--- SOURCE EXCERPT ---
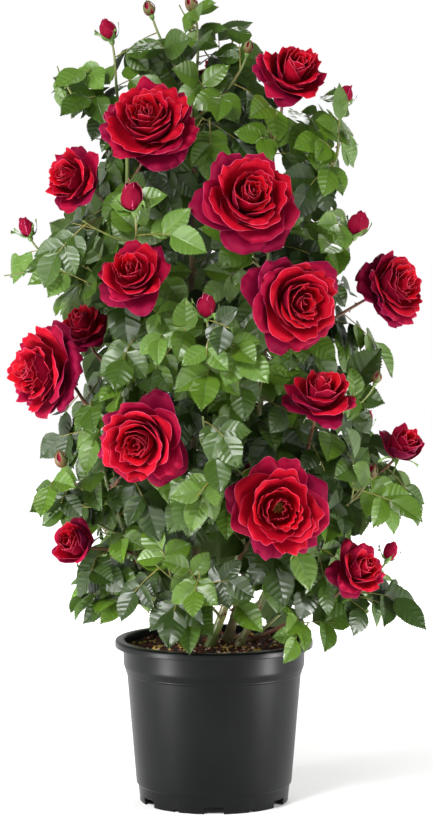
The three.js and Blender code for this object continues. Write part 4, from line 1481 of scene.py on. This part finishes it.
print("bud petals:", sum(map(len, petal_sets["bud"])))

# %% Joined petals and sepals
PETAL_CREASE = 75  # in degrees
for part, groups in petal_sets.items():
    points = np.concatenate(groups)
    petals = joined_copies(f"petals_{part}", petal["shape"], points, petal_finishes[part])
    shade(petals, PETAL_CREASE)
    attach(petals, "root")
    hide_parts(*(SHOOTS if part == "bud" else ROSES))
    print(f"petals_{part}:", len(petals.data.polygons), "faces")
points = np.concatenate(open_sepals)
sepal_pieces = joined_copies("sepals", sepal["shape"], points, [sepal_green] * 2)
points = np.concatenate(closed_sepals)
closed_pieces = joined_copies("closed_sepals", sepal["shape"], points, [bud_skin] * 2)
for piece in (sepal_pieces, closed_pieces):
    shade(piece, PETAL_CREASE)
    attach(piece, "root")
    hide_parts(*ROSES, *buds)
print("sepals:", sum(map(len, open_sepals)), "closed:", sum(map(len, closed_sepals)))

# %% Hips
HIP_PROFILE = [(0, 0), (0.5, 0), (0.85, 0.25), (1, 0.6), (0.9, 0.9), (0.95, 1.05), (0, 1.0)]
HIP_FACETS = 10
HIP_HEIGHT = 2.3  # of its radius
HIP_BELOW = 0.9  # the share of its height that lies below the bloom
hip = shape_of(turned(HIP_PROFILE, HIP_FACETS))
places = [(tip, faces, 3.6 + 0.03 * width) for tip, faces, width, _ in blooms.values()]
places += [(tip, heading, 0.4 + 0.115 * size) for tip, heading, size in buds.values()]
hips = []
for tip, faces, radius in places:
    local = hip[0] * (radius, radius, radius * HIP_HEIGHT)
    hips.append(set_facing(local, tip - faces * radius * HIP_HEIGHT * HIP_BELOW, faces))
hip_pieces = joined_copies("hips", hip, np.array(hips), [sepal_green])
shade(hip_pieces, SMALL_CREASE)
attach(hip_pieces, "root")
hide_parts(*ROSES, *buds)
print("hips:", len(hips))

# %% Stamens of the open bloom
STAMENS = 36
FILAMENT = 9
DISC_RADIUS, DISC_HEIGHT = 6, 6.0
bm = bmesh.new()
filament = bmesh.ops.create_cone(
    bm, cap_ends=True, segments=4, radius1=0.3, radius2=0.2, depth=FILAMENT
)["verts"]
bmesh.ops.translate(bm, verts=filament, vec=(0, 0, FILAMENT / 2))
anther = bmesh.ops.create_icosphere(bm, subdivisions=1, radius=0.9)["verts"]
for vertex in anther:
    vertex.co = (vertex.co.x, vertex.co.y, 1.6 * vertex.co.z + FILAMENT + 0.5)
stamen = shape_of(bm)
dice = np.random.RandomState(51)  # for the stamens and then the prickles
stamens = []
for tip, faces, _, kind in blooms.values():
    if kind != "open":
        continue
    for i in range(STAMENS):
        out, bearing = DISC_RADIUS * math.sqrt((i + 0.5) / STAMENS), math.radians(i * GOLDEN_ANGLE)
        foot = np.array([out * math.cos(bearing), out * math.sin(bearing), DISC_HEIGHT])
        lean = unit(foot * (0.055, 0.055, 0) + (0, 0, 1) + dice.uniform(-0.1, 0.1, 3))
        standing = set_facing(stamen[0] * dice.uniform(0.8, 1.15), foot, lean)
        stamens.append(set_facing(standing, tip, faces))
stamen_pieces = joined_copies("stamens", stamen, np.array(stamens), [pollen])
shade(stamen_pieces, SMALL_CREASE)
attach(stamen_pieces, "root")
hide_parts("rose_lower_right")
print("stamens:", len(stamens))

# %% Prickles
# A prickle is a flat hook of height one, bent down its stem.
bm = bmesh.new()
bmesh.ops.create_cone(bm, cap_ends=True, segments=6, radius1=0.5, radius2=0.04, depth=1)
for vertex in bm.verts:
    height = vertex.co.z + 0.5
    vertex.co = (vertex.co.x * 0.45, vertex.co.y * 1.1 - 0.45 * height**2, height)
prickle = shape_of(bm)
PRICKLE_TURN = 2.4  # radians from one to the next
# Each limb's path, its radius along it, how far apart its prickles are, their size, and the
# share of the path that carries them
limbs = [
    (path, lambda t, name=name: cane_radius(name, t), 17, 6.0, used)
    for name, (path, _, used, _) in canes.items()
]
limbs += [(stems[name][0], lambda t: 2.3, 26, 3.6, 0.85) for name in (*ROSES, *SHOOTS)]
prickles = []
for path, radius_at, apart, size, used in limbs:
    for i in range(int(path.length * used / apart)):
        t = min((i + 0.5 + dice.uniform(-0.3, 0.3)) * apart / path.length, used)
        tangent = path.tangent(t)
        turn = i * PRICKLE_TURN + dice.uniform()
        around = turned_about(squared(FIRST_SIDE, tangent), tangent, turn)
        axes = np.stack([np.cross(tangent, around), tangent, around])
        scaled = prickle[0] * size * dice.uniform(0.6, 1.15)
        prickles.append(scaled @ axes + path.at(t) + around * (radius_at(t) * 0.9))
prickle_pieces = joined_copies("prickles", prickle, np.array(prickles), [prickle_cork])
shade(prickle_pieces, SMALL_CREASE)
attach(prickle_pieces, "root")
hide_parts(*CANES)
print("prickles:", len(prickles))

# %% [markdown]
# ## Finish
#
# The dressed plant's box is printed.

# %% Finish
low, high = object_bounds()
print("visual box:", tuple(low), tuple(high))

--- YOUR GOAL ---
Restate the data above exactly, keeping each word as it stands.

--- OUTPUT BELOW ---
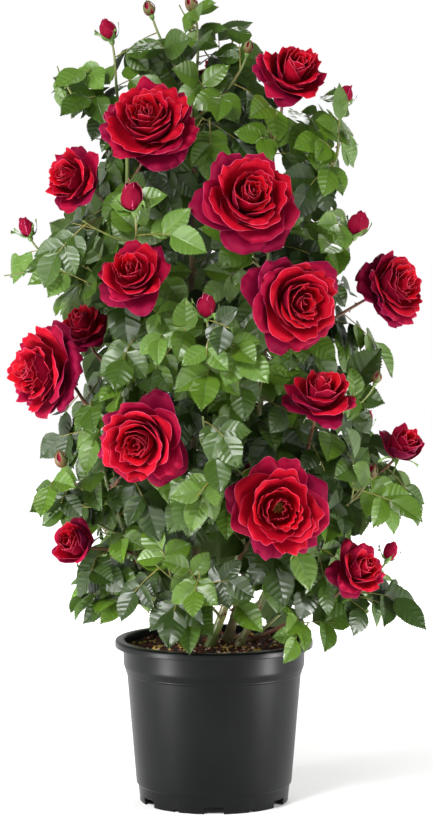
The three.js and Blender code for this object continues. Write part 4, from line 1481 of scene.py on. This part finishes it.
print("bud petals:", sum(map(len, petal_sets["bud"])))

# %% Joined petals and sepals
PETAL_CREASE = 75  # in degrees
for part, groups in petal_sets.items():
    points = np.concatenate(groups)
    petals = joined_copies(f"petals_{part}", petal["shape"], points, petal_finishes[part])
    shade(petals, PETAL_CREASE)
    attach(petals, "root")
    hide_parts(*(SHOOTS if part == "bud" else ROSES))
    print(f"petals_{part}:", len(petals.data.polygons), "faces")
points = np.concatenate(open_sepals)
sepal_pieces = joined_copies("sepals", sepal["shape"], points, [sepal_green] * 2)
points = np.concatenate(closed_sepals)
closed_pieces = joined_copies("closed_sepals", sepal["shape"], points, [bud_skin] * 2)
for piece in (sepal_pieces, closed_pieces):
    shade(piece, PETAL_CREASE)
    attach(piece, "root")
    hide_parts(*ROSES, *buds)
print("sepals:", sum(map(len, open_sepals)), "closed:", sum(map(len, closed_sepals)))

# %% Hips
HIP_PROFILE = [(0, 0), (0.5, 0), (0.85, 0.25), (1, 0.6), (0.9, 0.9), (0.95, 1.05), (0, 1.0)]
HIP_FACETS = 10
HIP_HEIGHT = 2.3  # of its radius
HIP_BELOW = 0.9  # the share of its height that lies below the bloom
hip = shape_of(turned(HIP_PROFILE, HIP_FACETS))
places = [(tip, faces, 3.6 + 0.03 * width) for tip, faces, width, _ in blooms.values()]
places += [(tip, heading, 0.4 + 0.115 * size) for tip, heading, size in buds.values()]
hips = []
for tip, faces, radius in places:
    local = hip[0] * (radius, radius, radius * HIP_HEIGHT)
    hips.append(set_facing(local, tip - faces * radius * HIP_HEIGHT * HIP_BELOW, faces))
hip_pieces = joined_copies("hips", hip, np.array(hips), [sepal_green])
shade(hip_pieces, SMALL_CREASE)
attach(hip_pieces, "root")
hide_parts(*ROSES, *buds)
print("hips:", len(hips))

# %% Stamens of the open bloom
STAMENS = 36
FILAMENT = 9
DISC_RADIUS, DISC_HEIGHT = 6, 6.0
bm = bmesh.new()
filament = bmesh.ops.create_cone(
    bm, cap_ends=True, segments=4, radius1=0.3, radius2=0.2, depth=FILAMENT
)["verts"]
bmesh.ops.translate(bm, verts=filament, vec=(0, 0, FILAMENT / 2))
anther = bmesh.ops.create_icosphere(bm, subdivisions=1, radius=0.9)["verts"]
for vertex in anther:
    vertex.co = (vertex.co.x, vertex.co.y, 1.6 * vertex.co.z + FILAMENT + 0.5)
stamen = shape_of(bm)
dice = np.random.RandomState(51)  # for the stamens and then the prickles
stamens = []
for tip, faces, _, kind in blooms.values():
    if kind != "open":
        continue
    for i in range(STAMENS):
        out, bearing = DISC_RADIUS * math.sqrt((i + 0.5) / STAMENS), math.radians(i * GOLDEN_ANGLE)
        foot = np.array([out * math.cos(bearing), out * math.sin(bearing), DISC_HEIGHT])
        lean = unit(foot * (0.055, 0.055, 0) + (0, 0, 1) + dice.uniform(-0.1, 0.1, 3))
        standing = set_facing(stamen[0] * dice.uniform(0.8, 1.15), foot, lean)
        stamens.append(set_facing(standing, tip, faces))
stamen_pieces = joined_copies("stamens", stamen, np.array(stamens), [pollen])
shade(stamen_pieces, SMALL_CREASE)
attach(stamen_pieces, "root")
hide_parts("rose_lower_right")
print("stamens:", len(stamens))

# %% Prickles
# A prickle is a flat hook of height one, bent down its stem.
bm = bmesh.new()
bmesh.ops.create_cone(bm, cap_ends=True, segments=6, radius1=0.5, radius2=0.04, depth=1)
for vertex in bm.verts:
    height = vertex.co.z + 0.5
    vertex.co = (vertex.co.x * 0.45, vertex.co.y * 1.1 - 0.45 * height**2, height)
prickle = shape_of(bm)
PRICKLE_TURN = 2.4  # radians from one to the next
# Each limb's path, its radius along it, how far apart its prickles are, their size, and the
# share of the path that carries them
limbs = [
    (path, lambda t, name=name: cane_radius(name, t), 17, 6.0, used)
    for name, (path, _, used, _) in canes.items()
]
limbs += [(stems[name][0], lambda t: 2.3, 26, 3.6, 0.85) for name in (*ROSES, *SHOOTS)]
prickles = []
for path, radius_at, apart, size, used in limbs:
    for i in range(int(path.length * used / apart)):
        t = min((i + 0.5 + dice.uniform(-0.3, 0.3)) * apart / path.length, used)
        tangent = path.tangent(t)
        turn = i * PRICKLE_TURN + dice.uniform()
        around = turned_about(squared(FIRST_SIDE, tangent), tangent, turn)
        axes = np.stack([np.cross(tangent, around), tangent, around])
        scaled = prickle[0] * size * dice.uniform(0.6, 1.15)
        prickles.append(scaled @ axes + path.at(t) + around * (radius_at(t) * 0.9))
prickle_pieces = joined_copies("prickles", prickle, np.array(prickles), [prickle_cork])
shade(prickle_pieces, SMALL_CREASE)
attach(prickle_pieces, "root")
hide_parts(*CANES)
print("prickles:", len(prickles))

# %% [markdown]
# ## Finish
#
# The dressed plant's box is printed.

# %% Finish
low, high = object_bounds()
print("visual box:", tuple(low), tuple(high))